MRHS59 50TH REUNION – HOSPITALITY SUITE

photo: John Rayside
Downtown Holiday Inn, Montreal
In the Downtown Holiday Inn on Sherbrooke Street in Montreal, one of the top floors is partly taken up by an extraordinary suite: conference-cum-dining room, living room, ms bedroom (politically correct master bedroom), kitchenette, ballroom, swiming pool, and helicopter landing pad, to name just some of the facilities which it provides—and in a few cases does not provide.

Depending on who is staying in it at any particular time, it becomes the Presidential Suite, the Royal Suite, the Bridal Suite, or the empty suite.

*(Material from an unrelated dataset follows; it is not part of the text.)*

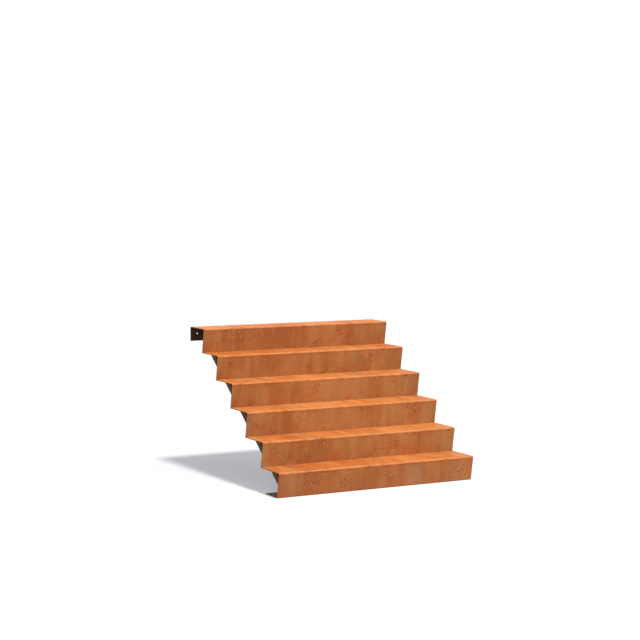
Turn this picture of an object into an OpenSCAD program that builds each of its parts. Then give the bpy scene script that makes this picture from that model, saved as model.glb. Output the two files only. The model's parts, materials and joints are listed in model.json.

The Mount Royal High School Class of '59 rented it for the duration of our 50th Reunion, 19th–21st June 2009. By day we called it the Hospitality Suite, and used it as our home base. It was here that classmates were registered, received their badges and yearbooks, shook hands with people they hadn't seen for half a century, gathered for coffee and other refreshments, and promised never to loose touch again.

During the night it became the Second Honeymoon Suite, where Ann (Chislett) and Bruce MacNaughton celebrated more than 40 years of married life—and the luxury of not having any children, grandchildren, dogs, cats, or goldfish to look after.

Welcoming us all with her warm smile and effervescent enthusiasm was our Hospitality Organizer Extraordinaire, Joan (Brick) Rogers, who soon made everyone feel at home— and glad that they had decided to come. Somehow she even managed to organize some fresh Fairmont bagels for breakfast on Saturday!

The Reunion Torch

Along with our badges (with names printed in LARGE letters, so that sexaginarian eyes could read them without glasses), on arrival we were each handed a copy of the fabulous Reunion Torch, which Claudia Bierman and her husband Will Graham had put together for us. Not only was it great to have during the reunion—so that we could read up on (and learn to recognize) the people we met during the reunion—but since it is based on a loose-leaf binder system, we can continue to add bios to it as they make their appearance on the MRHS59 web site.

Food For Thought

Another thing we received along with our badges was a complementary copy of The Great Warming, a documentary produced by Stonehaven Productions, a company that Mike Taylor founded in 1978 to make films about issues that matter.

This film would be on everybody's lips today if it hadn't been for one inconvenient truth: Al Gore lost the US Presidential election in 2000. As a consequence, he decided to switch the focus of his campaign machine from politics to environmental issues. In 2006, the same year that Mike released The Great Warming, the culmination of many years of preparation, Al Gore released his own film—suitably called An Inconvenient Truth.

Since there is no way that an independent Canadian film maker can compete with the PR apparatus of a former US vice-president—who came within a few hanging chads of becoming President himself—it is the latter film that most people associate with Global Warming. But not Mike's MRHS59 classmates!